══ GIVEN DATA ══

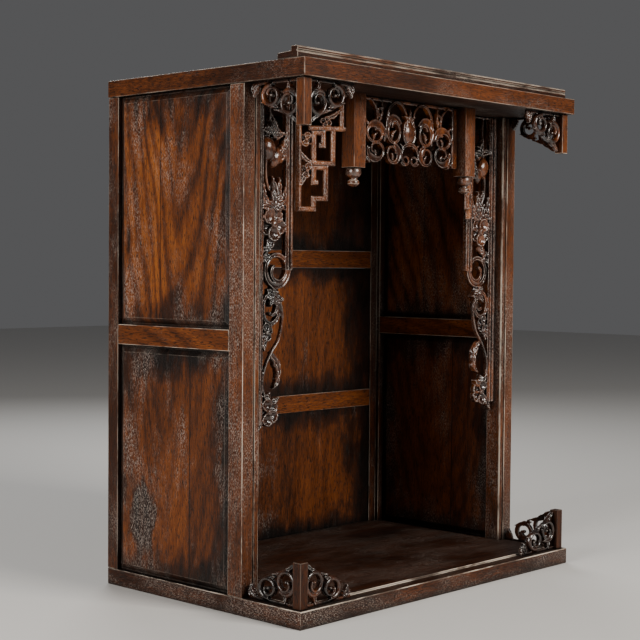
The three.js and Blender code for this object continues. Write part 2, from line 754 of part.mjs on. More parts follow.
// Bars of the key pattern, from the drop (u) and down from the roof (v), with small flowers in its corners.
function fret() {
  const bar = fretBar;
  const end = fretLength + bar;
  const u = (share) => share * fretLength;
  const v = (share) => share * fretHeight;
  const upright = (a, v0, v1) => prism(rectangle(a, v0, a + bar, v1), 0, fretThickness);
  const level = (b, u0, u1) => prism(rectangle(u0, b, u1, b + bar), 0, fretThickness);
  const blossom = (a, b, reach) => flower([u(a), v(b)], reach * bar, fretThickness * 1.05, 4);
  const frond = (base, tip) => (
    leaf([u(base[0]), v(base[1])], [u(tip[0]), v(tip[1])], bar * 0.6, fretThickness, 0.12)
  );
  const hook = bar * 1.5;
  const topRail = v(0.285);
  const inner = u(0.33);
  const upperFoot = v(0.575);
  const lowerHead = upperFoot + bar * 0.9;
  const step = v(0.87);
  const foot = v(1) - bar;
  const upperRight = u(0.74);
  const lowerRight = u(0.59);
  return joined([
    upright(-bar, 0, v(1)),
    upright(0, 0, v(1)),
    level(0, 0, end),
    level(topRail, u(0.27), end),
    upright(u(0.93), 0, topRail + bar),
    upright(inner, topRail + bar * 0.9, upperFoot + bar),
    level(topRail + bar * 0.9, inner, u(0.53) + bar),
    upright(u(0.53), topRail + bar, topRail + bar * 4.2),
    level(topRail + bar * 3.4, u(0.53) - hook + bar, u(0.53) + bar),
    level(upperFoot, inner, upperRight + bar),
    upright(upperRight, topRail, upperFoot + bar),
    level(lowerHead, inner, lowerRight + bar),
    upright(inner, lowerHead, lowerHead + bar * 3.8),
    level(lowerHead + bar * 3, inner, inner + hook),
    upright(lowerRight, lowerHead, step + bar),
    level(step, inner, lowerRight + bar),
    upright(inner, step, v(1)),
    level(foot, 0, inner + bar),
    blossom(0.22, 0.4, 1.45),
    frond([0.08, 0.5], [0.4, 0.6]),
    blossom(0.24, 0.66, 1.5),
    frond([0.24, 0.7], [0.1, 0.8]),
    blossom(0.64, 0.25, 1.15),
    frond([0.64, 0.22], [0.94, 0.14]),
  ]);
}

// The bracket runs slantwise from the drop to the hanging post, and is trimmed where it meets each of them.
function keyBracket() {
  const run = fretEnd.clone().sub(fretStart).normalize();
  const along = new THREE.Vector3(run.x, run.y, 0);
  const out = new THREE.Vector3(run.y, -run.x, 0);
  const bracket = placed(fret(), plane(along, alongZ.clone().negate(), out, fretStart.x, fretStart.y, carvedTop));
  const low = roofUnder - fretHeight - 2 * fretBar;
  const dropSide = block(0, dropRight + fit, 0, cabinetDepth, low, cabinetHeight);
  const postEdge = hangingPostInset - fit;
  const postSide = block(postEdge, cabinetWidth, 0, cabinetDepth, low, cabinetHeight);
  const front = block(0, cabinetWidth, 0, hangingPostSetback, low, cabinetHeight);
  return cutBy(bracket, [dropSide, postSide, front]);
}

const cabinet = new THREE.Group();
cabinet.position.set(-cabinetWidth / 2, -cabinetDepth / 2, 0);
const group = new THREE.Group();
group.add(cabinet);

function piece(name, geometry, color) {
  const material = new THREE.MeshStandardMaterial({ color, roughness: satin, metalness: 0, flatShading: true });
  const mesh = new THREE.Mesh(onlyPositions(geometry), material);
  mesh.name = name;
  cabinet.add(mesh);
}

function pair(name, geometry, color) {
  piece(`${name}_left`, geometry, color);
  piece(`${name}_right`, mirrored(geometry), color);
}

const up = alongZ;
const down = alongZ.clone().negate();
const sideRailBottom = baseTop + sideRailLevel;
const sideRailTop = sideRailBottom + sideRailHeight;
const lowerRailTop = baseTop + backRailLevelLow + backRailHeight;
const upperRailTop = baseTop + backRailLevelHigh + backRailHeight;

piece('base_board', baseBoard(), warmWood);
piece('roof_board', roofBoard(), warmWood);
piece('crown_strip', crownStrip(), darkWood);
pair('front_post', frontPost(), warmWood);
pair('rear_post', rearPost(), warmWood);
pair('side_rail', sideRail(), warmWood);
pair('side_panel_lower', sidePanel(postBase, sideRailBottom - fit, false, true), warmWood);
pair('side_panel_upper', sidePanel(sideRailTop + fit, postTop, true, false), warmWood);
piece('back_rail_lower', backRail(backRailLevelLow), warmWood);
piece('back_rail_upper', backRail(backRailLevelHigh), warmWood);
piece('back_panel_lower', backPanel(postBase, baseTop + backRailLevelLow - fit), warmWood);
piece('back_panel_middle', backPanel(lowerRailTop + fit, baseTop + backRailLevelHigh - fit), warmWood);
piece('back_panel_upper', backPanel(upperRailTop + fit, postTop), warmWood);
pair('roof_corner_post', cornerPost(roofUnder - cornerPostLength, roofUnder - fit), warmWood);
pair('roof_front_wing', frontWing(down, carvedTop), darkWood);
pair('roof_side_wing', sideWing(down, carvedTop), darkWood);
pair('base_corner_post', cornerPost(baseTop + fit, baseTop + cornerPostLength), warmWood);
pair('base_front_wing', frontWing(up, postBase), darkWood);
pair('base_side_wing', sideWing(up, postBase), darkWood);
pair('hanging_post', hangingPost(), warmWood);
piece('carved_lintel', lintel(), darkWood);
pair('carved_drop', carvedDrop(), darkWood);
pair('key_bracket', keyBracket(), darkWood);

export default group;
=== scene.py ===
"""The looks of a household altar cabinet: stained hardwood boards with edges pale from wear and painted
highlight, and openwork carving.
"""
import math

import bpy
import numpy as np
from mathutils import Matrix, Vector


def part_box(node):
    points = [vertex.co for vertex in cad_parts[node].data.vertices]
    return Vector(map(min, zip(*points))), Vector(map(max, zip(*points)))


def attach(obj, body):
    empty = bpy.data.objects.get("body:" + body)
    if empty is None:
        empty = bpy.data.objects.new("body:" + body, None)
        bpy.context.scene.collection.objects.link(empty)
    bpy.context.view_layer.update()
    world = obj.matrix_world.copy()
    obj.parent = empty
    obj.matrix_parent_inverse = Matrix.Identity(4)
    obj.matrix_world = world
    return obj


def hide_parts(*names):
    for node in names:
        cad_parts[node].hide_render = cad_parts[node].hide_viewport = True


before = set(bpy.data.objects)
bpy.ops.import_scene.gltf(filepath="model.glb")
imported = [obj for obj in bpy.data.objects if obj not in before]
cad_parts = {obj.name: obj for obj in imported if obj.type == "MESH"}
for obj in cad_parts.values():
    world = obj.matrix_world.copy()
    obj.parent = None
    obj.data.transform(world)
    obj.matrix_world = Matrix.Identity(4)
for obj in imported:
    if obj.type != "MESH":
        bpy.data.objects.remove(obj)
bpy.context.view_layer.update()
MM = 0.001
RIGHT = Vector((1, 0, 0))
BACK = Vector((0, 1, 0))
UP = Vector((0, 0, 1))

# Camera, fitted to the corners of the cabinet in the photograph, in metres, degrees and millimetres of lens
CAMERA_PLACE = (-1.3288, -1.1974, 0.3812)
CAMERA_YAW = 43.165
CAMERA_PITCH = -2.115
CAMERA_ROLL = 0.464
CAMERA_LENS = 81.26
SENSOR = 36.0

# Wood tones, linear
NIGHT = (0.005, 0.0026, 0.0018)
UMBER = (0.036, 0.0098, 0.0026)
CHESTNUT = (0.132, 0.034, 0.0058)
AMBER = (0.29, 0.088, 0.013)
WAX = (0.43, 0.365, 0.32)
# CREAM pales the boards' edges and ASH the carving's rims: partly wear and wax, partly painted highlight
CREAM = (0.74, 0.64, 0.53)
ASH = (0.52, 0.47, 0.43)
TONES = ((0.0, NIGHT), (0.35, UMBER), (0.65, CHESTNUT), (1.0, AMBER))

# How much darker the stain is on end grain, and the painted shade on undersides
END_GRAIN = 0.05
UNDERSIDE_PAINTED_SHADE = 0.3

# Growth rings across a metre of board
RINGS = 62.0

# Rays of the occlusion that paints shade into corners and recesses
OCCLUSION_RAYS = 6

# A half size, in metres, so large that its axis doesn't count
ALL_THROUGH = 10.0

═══
══ GIVEN DATA ══

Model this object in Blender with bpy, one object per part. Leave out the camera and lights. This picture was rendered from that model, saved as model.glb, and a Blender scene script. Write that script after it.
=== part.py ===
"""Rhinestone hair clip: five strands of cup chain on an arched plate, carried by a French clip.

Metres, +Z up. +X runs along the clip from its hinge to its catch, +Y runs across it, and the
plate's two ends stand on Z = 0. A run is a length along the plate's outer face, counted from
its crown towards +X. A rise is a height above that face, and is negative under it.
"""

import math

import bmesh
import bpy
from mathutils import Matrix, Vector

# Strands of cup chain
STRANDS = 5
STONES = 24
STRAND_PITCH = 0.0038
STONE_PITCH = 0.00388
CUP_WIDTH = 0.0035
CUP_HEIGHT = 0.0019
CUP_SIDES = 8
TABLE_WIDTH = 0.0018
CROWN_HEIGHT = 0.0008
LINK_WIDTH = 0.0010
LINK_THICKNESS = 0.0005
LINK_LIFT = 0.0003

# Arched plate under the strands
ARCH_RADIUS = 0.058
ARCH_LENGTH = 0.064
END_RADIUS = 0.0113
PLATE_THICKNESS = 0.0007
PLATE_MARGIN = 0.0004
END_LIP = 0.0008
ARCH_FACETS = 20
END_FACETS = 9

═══
══ GIVEN DATA ══

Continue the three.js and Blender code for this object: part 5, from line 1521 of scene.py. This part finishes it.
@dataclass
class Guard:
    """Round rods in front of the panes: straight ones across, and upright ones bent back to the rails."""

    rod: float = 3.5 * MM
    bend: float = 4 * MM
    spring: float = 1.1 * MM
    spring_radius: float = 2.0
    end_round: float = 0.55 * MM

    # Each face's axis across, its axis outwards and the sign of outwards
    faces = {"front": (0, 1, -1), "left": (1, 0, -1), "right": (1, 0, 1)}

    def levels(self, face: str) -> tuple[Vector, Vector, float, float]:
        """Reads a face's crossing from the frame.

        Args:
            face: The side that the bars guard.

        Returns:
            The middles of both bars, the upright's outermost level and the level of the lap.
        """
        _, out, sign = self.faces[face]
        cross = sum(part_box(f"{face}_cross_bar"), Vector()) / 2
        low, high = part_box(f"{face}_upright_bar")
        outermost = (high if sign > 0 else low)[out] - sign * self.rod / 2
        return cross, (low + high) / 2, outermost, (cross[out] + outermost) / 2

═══

● **TASK INSTRUCTIONS**
Go through the records above, find every line with the word "this", and list those lines.

● **CORRECT OUTPUT**
The three.js and Blender code for this object continues. Write part 2, from line 754 of part.mjs on. More parts follow.
Model this object in Blender with bpy, one object per part. Leave out the camera and lights. This picture was rendered from that model, saved as model.glb, and a Blender scene script. Write that script after it.
Continue the three.js and Blender code for this object: part 5, from line 1521 of scene.py. This part finishes it.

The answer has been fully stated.